Character flaws could be remedied, but only
from the inside. You had to do it yourself
through courage, determination, honesty, and hard work. Don't discount
this as hot air; it marks a critical
difference between Americans and everyone else. Teachers had a place in this process of self-creation, but it was an
ambiguous one: anyone could teach, it was
thought, just as anyone could self-teach. Secular schools, always a
peripheral institution, were viewed with
ambivalence, although teachers were granted some value — if only gratitude for giving mother a break. In the
southern and middle colonies, teachers were
often convicts serving out their sentences, their place in the social
order caught in this advertisement of
Washington's day:
RAN AWAY. A servant man who followed the
occupation of Schoolmaster. Much given
to drinking and gambling.
Washington's own schoolmaster,
"Hobby," was just such a bondsman. Traditional lore has it that he laid the foundation for national
greatness by whipping the devil out of
Washington. Whipping and humiliation seem to have always been an eternal
staple of schooling. Evidence survives
from ancient Rome, Montaigne's France, Washington's Virginia — or my own high school in western
Pennsylvania in the 1950s, where the
teacher's personalized paddle hung prominently at the entrance to many a
classroom, not for decoration but for
use. The football coach and, if I recall correctly, the algebra teacher customized their paddles, using a dry cell
battery to fashion devices similar to electrified cattle prods.
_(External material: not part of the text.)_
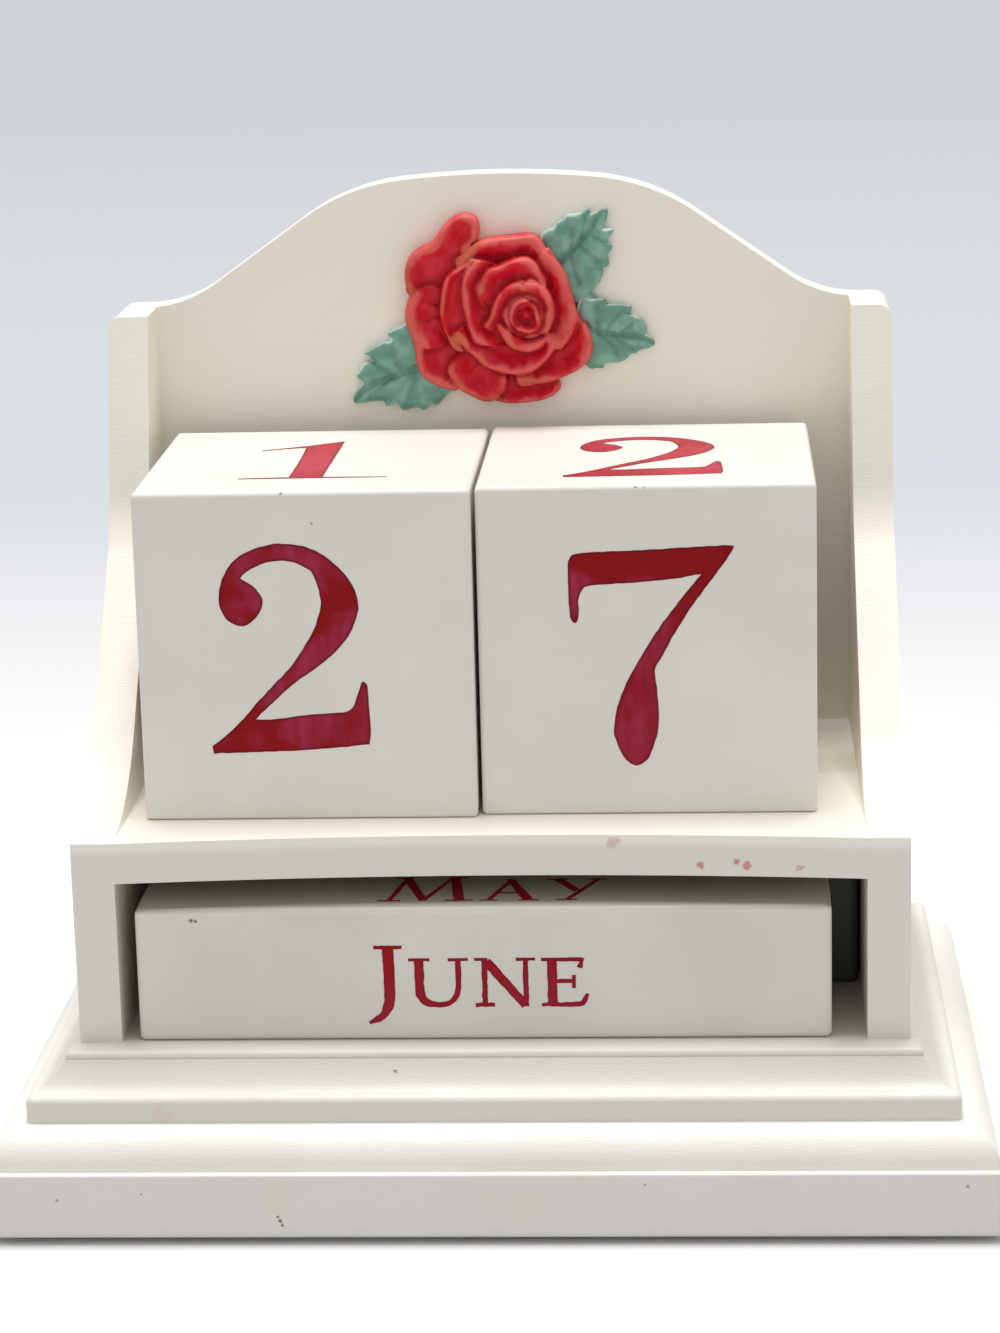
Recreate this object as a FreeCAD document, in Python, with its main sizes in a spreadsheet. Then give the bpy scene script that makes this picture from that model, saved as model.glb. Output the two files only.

Something in the structure of schooling calls
forth violence. While latter-day schools
don't allow energetic physical discipline, certainly they are
state-of-the-art laboratories in
humiliation, as your own experience should remind you. In my first years
of teaching I was told over and over
that humiliation was my best friend, more effective than whipping. I witnessed this theory in practice
through my time as a teacher. If you were to
ask me now whether physical or psychological violence does more damage,
I would reply that slurs, aspersion,
formal ranking, insult, and inference are far and away the more deadly. Nor does law protect the
tongue-lashed.
Early schools in America were quick with cuff
or cane, but local standards demanded
fairness. Despotic teachers were often quarry themselves, as Washington
Irving's "Legend of Sleepy
Hollow" warns us. Listen to the fate of schoolmaster Thomas Beveridge at the hands of the upper-class
Latin School in Philadelphia, eleven years
before the Revolution:
He
arrives, enters the school, and is permitted to proceed until he is supposed to
have nearly reached his chair at the
upper end of the room, when instantly the door, and every window shutter is closed. Now shrouded in
utter darkness the most hideous yells that can
be conceived are sent forth from three score of throats; and Ovids and
Virgils and Horaces, together with the
more heavy metal of dictionaries, are hurled without remorse at the astonished preceptor, who, groping and
crawling under cover of the forms, makes
the best of his way to the door. When attained, a light is restored and
a death-like silence ensues. Every boy is at his lesson: No one has had a
hand or a voice in the recent atrocity.
In the humbler setting of rural Indiana
recreated by Eggleston for Hoosier Schoolmaster
(1871), we can easily see that passage of more than a century (and the
replacement of rich kids by farmer's
sons and daughters) hasn't altered classroom dynamics:
When Ralph looked round on the faces of the
scholars — the little faces full of mischief
and curiosity, the big faces full of an expression which was not further
removed than second-cousin from contempt
— when young Hartsook looked into these faces, his heart palpitated with stage fright. There is no
audience so hard to face as one of schoolchildren, as many a man has found to his cost.
While Ralph was applying to a trustee of the
school committee for this job, a large ugly
bulldog sniffed at his heels, causing a young girl to "nearly
giggle her head off at the delightful
prospect of seeing a new schoolteacher eaten up by the ferocious
brute." Weary, discouraged,
"shivering with fear," he is lectured:
You see, we a'n't none of your soft sort
in these diggin's. It takes a man to boss this
deestrick...if you git licked, don't come to us. Flat Crick don't pay no
'nsurance, you bet! ...it takes grit to
apply for this school. The last master had a black eye for a month.